Awal cerita berasal dari Ayahku, seorang anak petani dari Provinsi Lampung, hidup dengan bersawah merupakan suatu hal yang dibanggakan orang tua pada zaman itu. Selain sebuah kepatuhan dari seorang anak akan orang tua, bersawah merupakan jalan keluar suatu keluarga untuk bertahan hidup pada zaman itu. Asam – manis pendidikan telah dirasakan ayahku, dari menjual sepeda kakaknya sendiri untuk membayar spp sekolahnya sampai harus kabur ke rumah pamannya di pulau Jawa hanya untuk mengeyam pendidikan.
Selulusnya dari SMA perjuangan untuk bangkit dari stigma keluarga pedesaan terus berlanjut. Pendidikan yang beliau upayakan sejak awal ternyata hanya mengantarkannya menjadi supir Mikrolet jurusan Pasar Minggu – Lenteng Agung. Namun hal tersebut tidak membuatnya duduk dan terdiam menyesal, beliau malah bangkit dan terus berusaha tanpa mengenal ejekan dan cemooh dari saudaranya dan orang – orang sekitar yang juga supir mikrolet.
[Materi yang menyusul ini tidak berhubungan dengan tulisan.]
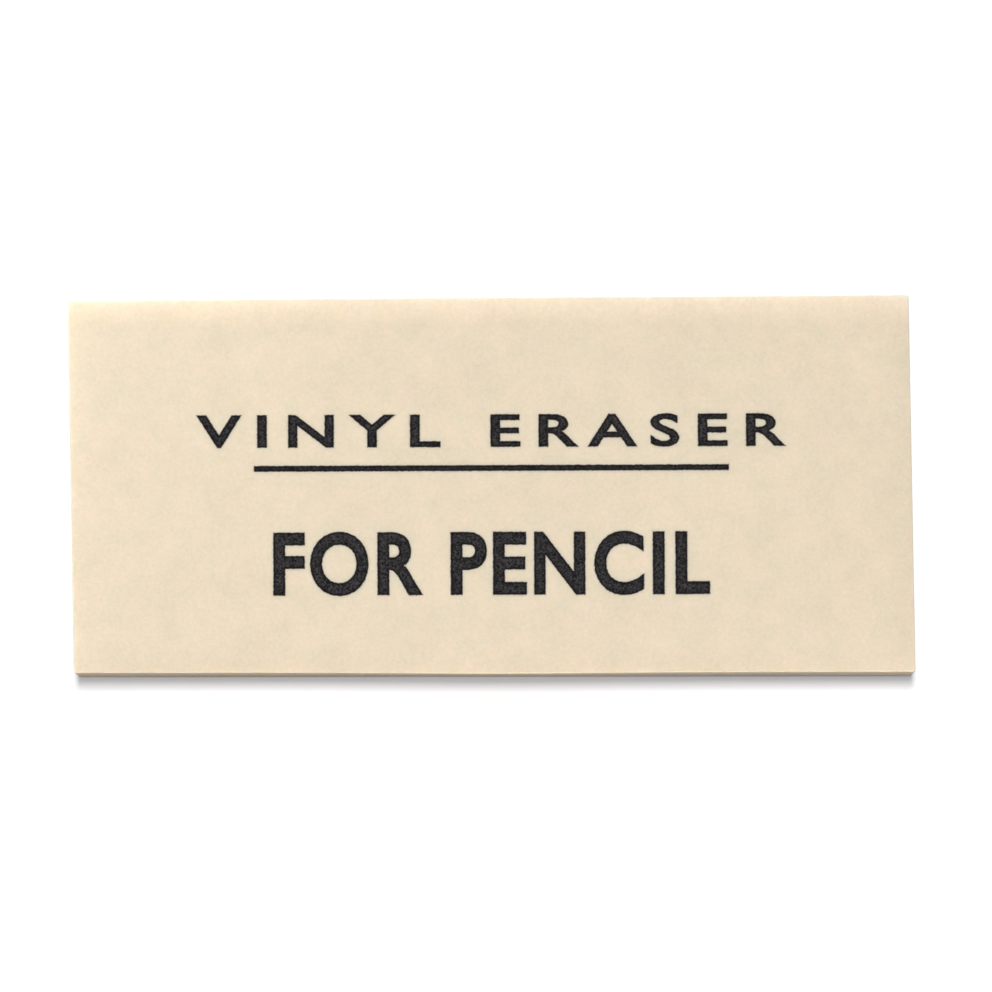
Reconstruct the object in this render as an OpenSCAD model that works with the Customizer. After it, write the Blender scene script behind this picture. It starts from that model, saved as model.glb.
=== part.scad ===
// A block eraser of soft vinyl, printed in black on its upper face.
// The block is one solid piece, cut from a thick slab, with its edges and
// corners softened by tumbling. It was cut a little out of square: both ends
// lean the same way, and the right end is a little wider than the left.
// It lies on its underside, with X along the block, Y across it and Z up.
// The origin is the centre of the underside, and all sizes are millimetres.

/* [Block] */
// Length of the block, between its two cut ends
block_length = 57; // [45:0.5:80]
// Width of the block, halfway along it
block_width = 25.4; // [20:0.1:40]
// Thickness of the block, from the underside to the printed face
block_thickness = 11; // [6:0.5:20]
// How much wider the right end is than the left
width_gain = 0.36; // [0:0.02:2]
// Angle by which both ends lean from square to the length
end_lean = 0.8; // [0:0.1:4]

/* [Softened edges] */
// Radius of the edges round both broad faces
edge_radius = 0.15; // [0.05:0.05:1.5]
// How much larger the radius of the four upright corners is
corner_extra = 0.1; // [0.05:0.05:2]
// Height that each broad face loses towards its edges
face_drop = 0.08; // [0.02:0.01:0.4]
// Width of the shoulder inside each edge, over which the face loses it
shoulder = 1.8; // [0.5:0.1:4]

/* [Print] */
// Thickness of the ink film that stands on the face
ink_film = 0.05; // [0.02:0.01:0.2]
// Radius that the ink gives to the corners of its fields
ink_corner = 0.08; // [0.02:0.01:0.15]

/* [Rule] */
// Distance from each end of the block to the end of the printed rule
rule_margin = 12.4; // [4:0.1:18]
// Width of the printed rule
rule_width = 0.42; // [0.4:0.01:1.5]
// Distance of the rule's middle line behind the middle of the block
rule_offset = 1.15; // [-2:0.05:2]

/* [Upper line] */
// Letter fields in the first word of the upper line
upper_first_word = 5; // [1:1:9]
// Letter fields in the second word of the upper line
upper_second_word = 6; // [1:1:9]
// Distance from each end of the block to the upper line
upper_margin = 8.5; // [4:0.1:14]
// Height of the upper line's letter fields
upper_height = 2.3; // [1:0.05:3]
// Free space between two letter fields of the upper line
upper_space = 1.1; // [0.3:0.05:1.3]
// Free space between the rule and the upper line
upper_gap = 1.2; // [0.5:0.05:2]

/* [Lower line] */
// Letter fields in the first word of the lower line
lower_first_word = 3; // [1:1:9]
// Letter fields in the second word of the lower line
lower_second_word = 6; // [1:1:9]
// Distance from each end of the block to the lower line
lower_margin = 13.7; // [4:0.1:16]
// Height of the lower line's letter fields
lower_height = 4.4; // [2:0.05:5]
// Free space between two letter fields of the lower line
lower_space = 0.55; // [0.2:0.05:0.6]
// Free space between the rule and the lower line
lower_gap = 4; // [1:0.05:4.5]

/* [Hidden] */
$fn = 48;
vinyl_colour = [0.92, 0.86, 0.76];
ink_colour = [0.17, 0.17, 0.18];
// Steps of each quarter round, and of each shoulder
round_steps = 6;
shoulder_steps = 4;
// Corners of the block seen from above, round from the left end's front corner.
// The ends are straight lines that cross the middle line at half the length.
outline = [
    for (corner = [[-1, -1], [1, -1], [1, 1], [-1, 1]])
        let (y = corner[1] * (block_width / 2 + corner[0] * width_gain / 4))
            [corner[0] * block_length / 2 - y * tan(end_lean), y]
];
// The block's section from the flat of the underside to the upright side, as
// pairs of a distance inside the outline and a height: over the shoulder first,
// then round the edge
lower_section = [
    for (step = [0 : shoulder_steps - 1])
        let (part = step / shoulder_steps)
            [edge_radius + shoulder * (1 - part), face_drop * part ^ 2],
    for (step = [0 : round_steps])
        let (turn = 90 * step / round_steps)
            [edge_radius * (1 - sin(turn)), face_drop + edge_radius * (1 - cos(turn))]
];
// The same way back to the flat of the upper face
upper_section = [
    for (place = [len(lower_section) - 1 : -1 : 0])
        [lower_section[place][0], block_thickness - lower_section[place][1]]
];
// Lowest places of the two lines of print, across the block
upper_base = rule_offset + rule_width / 2 + upper_gap;
lower_base = rule_offset - rule_width / 2 - lower_gap - lower_height;

// Direction of the side of the outline that starts at a corner
function side_angle(corner) =
    let (side = outline[(corner + 1) % 4] - outline[corner % 4])
        atan2(side[1], side[0]);

// The way into the block, square to that side
function inward(corner) = [-sin(side_angle(corner)), cos(side_angle(corner))];

// The point that lies a distance inside both of the sides that meet at a corner
function inside(corner, distance) =
    let (before = inward(corner + 3), after = inward(corner))
        outline[corner] + distance * (before + after) / (1 + before * after);

// One ring of the block's skin: the outline drawn in by a distance, at one
// height, with each corner as an arc that turns from one side to the next
function block_ring(distance, height) =
    let (radius = max(edge_radius - distance, 0) + corner_extra)
        [
            for (corner = [0:3])
                let (centre = inside(corner, distance + radius))
                let (start = side_angle(corner + 3))
                let (turn = (side_angle(corner) - start + 360) % 360)
                    for (step = [0 : round_steps])
                        let (angle = start - 90 + turn * step / round_steps)
                            [centre[0] + radius * cos(angle), centre[1] + radius * sin(angle), height]
        ];

// The solid block: one skin over rings that follow the section, closed by the
// flats of both broad faces
module eraser_block() {
    rings = [for (level = concat(lower_section, upper_section)) block_ring(level[0], level[1])];
    count = len(rings[0]);
    last = len(rings) - 1;
    color(vinyl_colour)
        polyhedron(
            points = [for (ring = rings) each ring],
            faces = [
                [for (place = [0 : count - 1]) place],
                [for (place = [count - 1 : -1 : 0]) last * count + place],
                for (level = [0 : last - 1], place = [0 : count - 1])
                    let (here = level * count + place, next = level * count + (place + 1) % count)
                        [here, here + count, next + count, next]
            ]
        );
}

// One field of ink about the origin, with its four corners rounded
module ink_field(length, height) {
    square([length, height - 2 * ink_corner], center = true);
    square([length - 2 * ink_corner, height], center = true);
    for (side_x = [-1, 1], side_y = [-1, 1])
        translate([side_x * (length / 2 - ink_corner), side_y * (height / 2 - ink_corner)])
            circle(ink_corner);
}

// One line of print between its margins: two words of equal letter fields, with
// one place left free between them. Base is the line's lowest place.
module print_line(first_word, second_word, margin, height, space, base) {
    places = first_word + 1 + second_word;
    pitch = (block_length - 2 * margin + space) / places;
    field = pitch - space;
    for (place = [0 : places - 1])
        if (place != first_word)
            translate([margin + place * pitch + field / 2 - block_length / 2, base + height / 2])
                ink_field(field, height);
}

// The ink: a thin film on the upper face, with a rule between two lines of
// fields. Each field is the place of one letter.
module printed_marks() {
    color(ink_colour)
        translate([0, 0, block_thickness])
            linear_extrude(ink_film) {
                print_line(upper_first_word, upper_second_word, upper_margin, upper_height, upper_space, upper_base);
                translate([0, rule_offset])
                    ink_field(block_length - 2 * rule_margin, rule_width);
                print_line(lower_first_word, lower_second_word, lower_margin, lower_height, lower_space, lower_base);
            }
}

eraser_block();
printed_marks();
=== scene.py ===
import math

import bpy
from mathutils import Matrix, Vector


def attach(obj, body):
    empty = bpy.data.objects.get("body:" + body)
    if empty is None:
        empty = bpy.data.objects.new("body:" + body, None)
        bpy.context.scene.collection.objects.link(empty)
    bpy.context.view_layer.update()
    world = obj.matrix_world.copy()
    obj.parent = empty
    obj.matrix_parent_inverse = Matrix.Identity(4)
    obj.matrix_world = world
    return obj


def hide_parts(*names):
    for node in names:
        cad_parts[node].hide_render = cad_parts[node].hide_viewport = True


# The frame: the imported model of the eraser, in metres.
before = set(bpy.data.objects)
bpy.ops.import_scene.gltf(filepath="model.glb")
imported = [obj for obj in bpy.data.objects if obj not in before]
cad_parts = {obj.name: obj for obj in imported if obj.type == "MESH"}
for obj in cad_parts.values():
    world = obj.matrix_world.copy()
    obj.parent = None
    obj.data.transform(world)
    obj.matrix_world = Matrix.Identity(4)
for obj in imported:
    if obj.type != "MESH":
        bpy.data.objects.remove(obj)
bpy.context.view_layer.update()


# The block: one solid piece of soft vinyl filled with chalk, cut from a thick slab with a knife.
# Tumbling took the sharpness off its edges and left a low shoulder all round both broad faces.
# It was cut a little out of square, so both ends lean and the right end is the wider one.
MM = 0.001
block_length = 57 * MM
block_width = 25.4 * MM
block_thickness = 11 * MM
width_gain = 0.3 * MM
end_lean = math.radians(0.8)
edge_radius = 0.1 * MM
corner_radius = 0.17 * MM
face_drop = 0.12 * MM
shoulder = 1.8 * MM
front_bulge = 0.095 * MM
front_bulge_reach = 10 * MM
waviness = 0.02 * MM
edge_wear = 0.05 * MM
block_seed = 11
# Sizes of the slow waves, of the ripples on them and of the small dents along the edges
wave_size = 9 * MM
ripple_size = 1.6 * MM
dent_size = 1.1 * MM
# Steps of the skin from its middle to one side: over the flat, the shoulder and the round
long_steps = (52, 12, 8)
wide_steps = (21, 12, 8)
high_steps = (10, 3, 6)


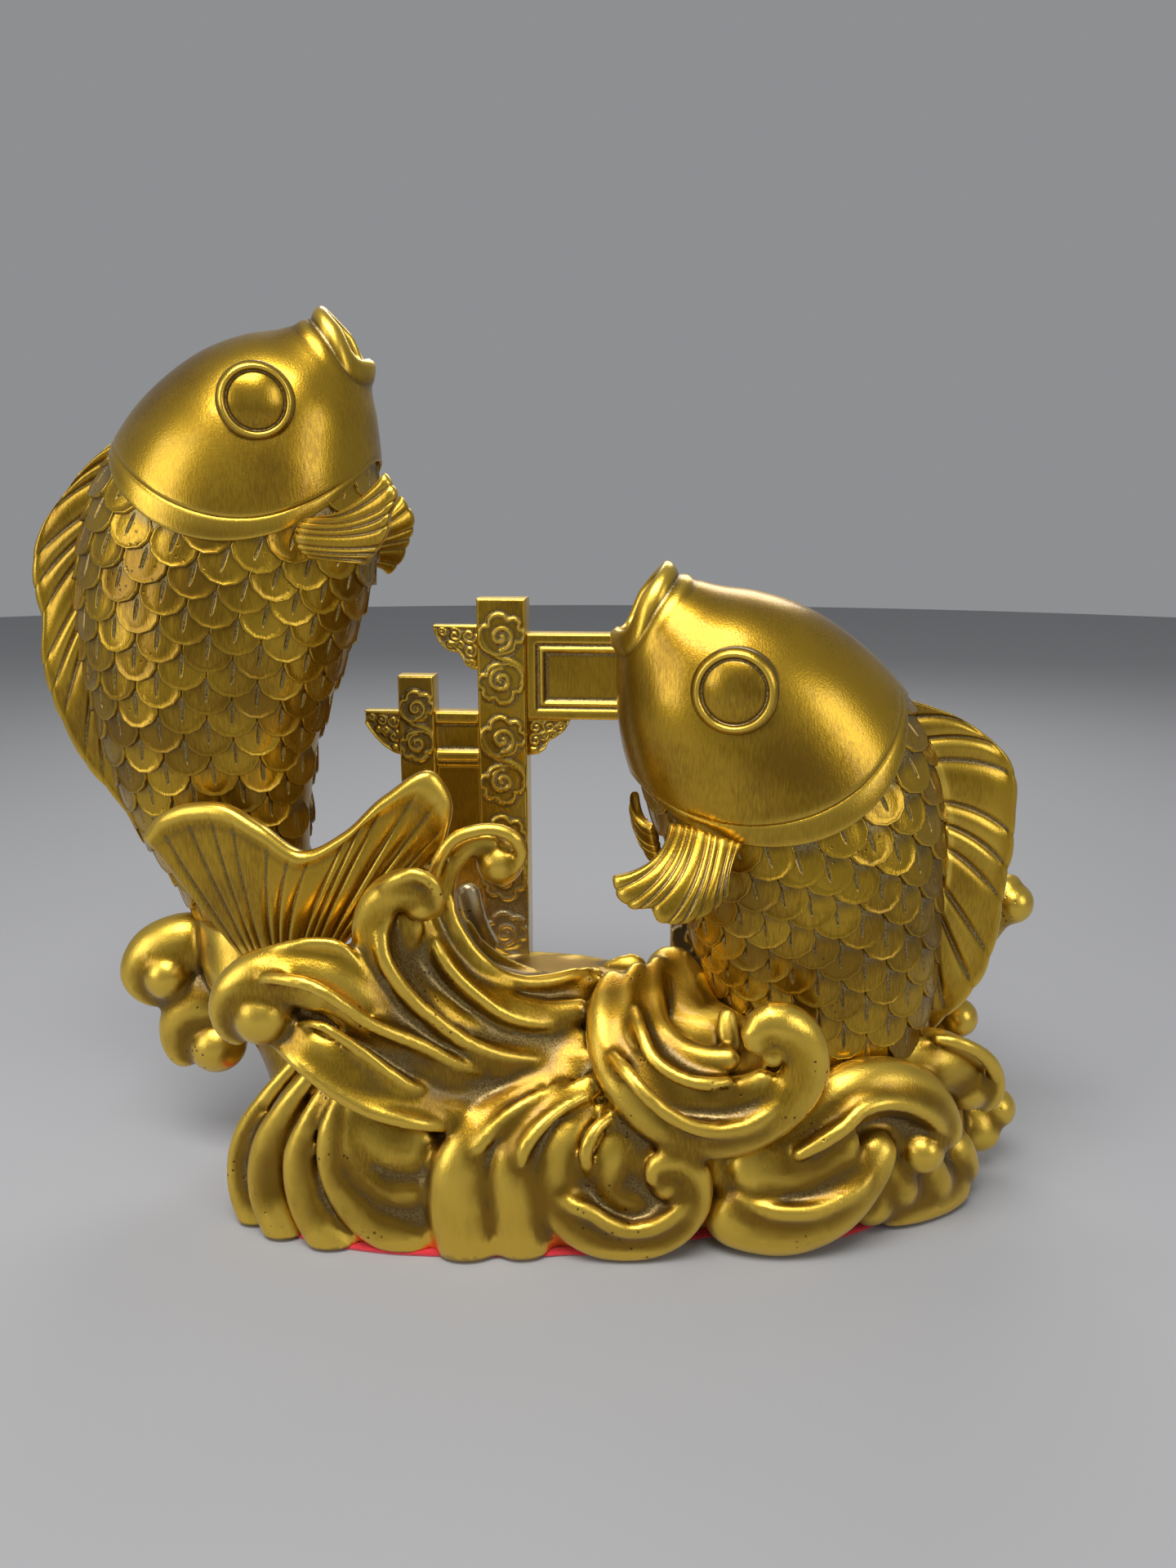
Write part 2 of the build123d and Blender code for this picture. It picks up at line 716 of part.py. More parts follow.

Mikrolet / Angkot pada tahun 90 – an merupakan moda transportasi yang sangat diminati masyarakat pada masanya, dianggap lebih modern dan nyaman dibanding oplet. Namun masalah muncul kepada orang kecil yang ingin menjadi supir angkot, modal dan pembagian sewa yang tinggi menjadi alasan utama supir angkot tidak memliki penghasilan yang cukup.
Walaupun demikian hal ini dipandang berbeda oleh ayahku. Beliau yang memiliki jiwa kewirausahaan melihat ini sebagai sebuah peluang bisnis yang menguntungkan bukan hanya untuk beliau tetapi juga para rakyat kecil yang berusaha mengadu nasib di Ibukota. Ide pun muncul untuk membuat Koperasi serba usaha yang mana anggota koperasi dapat meminjam modal dari koperasi untuk dijadikan modal membeli atau menyewa kendaraan yang akan dijadikan Angkot, demikian pembagian hasil atau iuaran anggota akan dikumpulkan dan dibuatkan kembali koperasi Konsumsi yang menjual berbagai bahan pokok yang dibutuhkan masyarakat sehari – hari. Beliau berusaha membuat idenya dapat dipahami semua kalangan rekan kerja supir mikroletnya namun ide tersebut ditolak oleh para rekan kerjanya, mereka menganggap hal tersebut tidak bedanya seperti mimpi siang bolong, yaitu hal yang tak akan pernah terjadi. Tetap berusaha untuk bangkit dari kondisi yang sulit, ayahku menyisihkan sebagian uangnya untuk berkuliah pada masa itu.
Beliau beranggapan untuk mencapai tujuan yang tinggi dibutuhkan juga perjuangan yang besar, walau pada akhirnya kuliah tersebut tidak dapat dilanjutkan oleh ayahku namun bukan hanya ilmu yang didapat tetapi juga relasi dan juga koneksi kepada orang – orang yang memiliki pengaruh penting. Tidak ingin terus menerus dalam kondisi yang masih sama akhirnya Ayahku bekerja menjadi supir pribadi seorang direktur keuangan bank ternama yang dikenalkan oleh temannya pada zaman itu.
“ Pengalaman merupakan guru berharga.” Kata tersebut sepertinya memberikan makna yang tidak salah dengan perjalanan hidup beliau. Karena beliau percaya ada alasan mengapa Tuhan memberikannya kesempatan untuk menjadi seorang supir direktur ternama. Ternyata di
sana beliau bisa belajar dan bekerja, bagaimana mengelola keuangan mulai dari keuangan pribadi sampai sebuah entitas. Namun hal tersebut tidak berlangsung lama. Krisis Moneter yang terjadi di dunia juga berdampak pada negeri kita tercinta. Tak mengenal siapa dan mengapa, baik rakyat kecil dan penguasa dibuat menderita dengan tragedi tersebut. Termasuk ayahku, beliau yang baru saja ingin membuka koperasi sendiri harus kembali menampung kesabaran karena kondisi yang tak karuan. Setelah menikah dengan ibuku, beliau harus merajut kembali memperbaiki kondisi.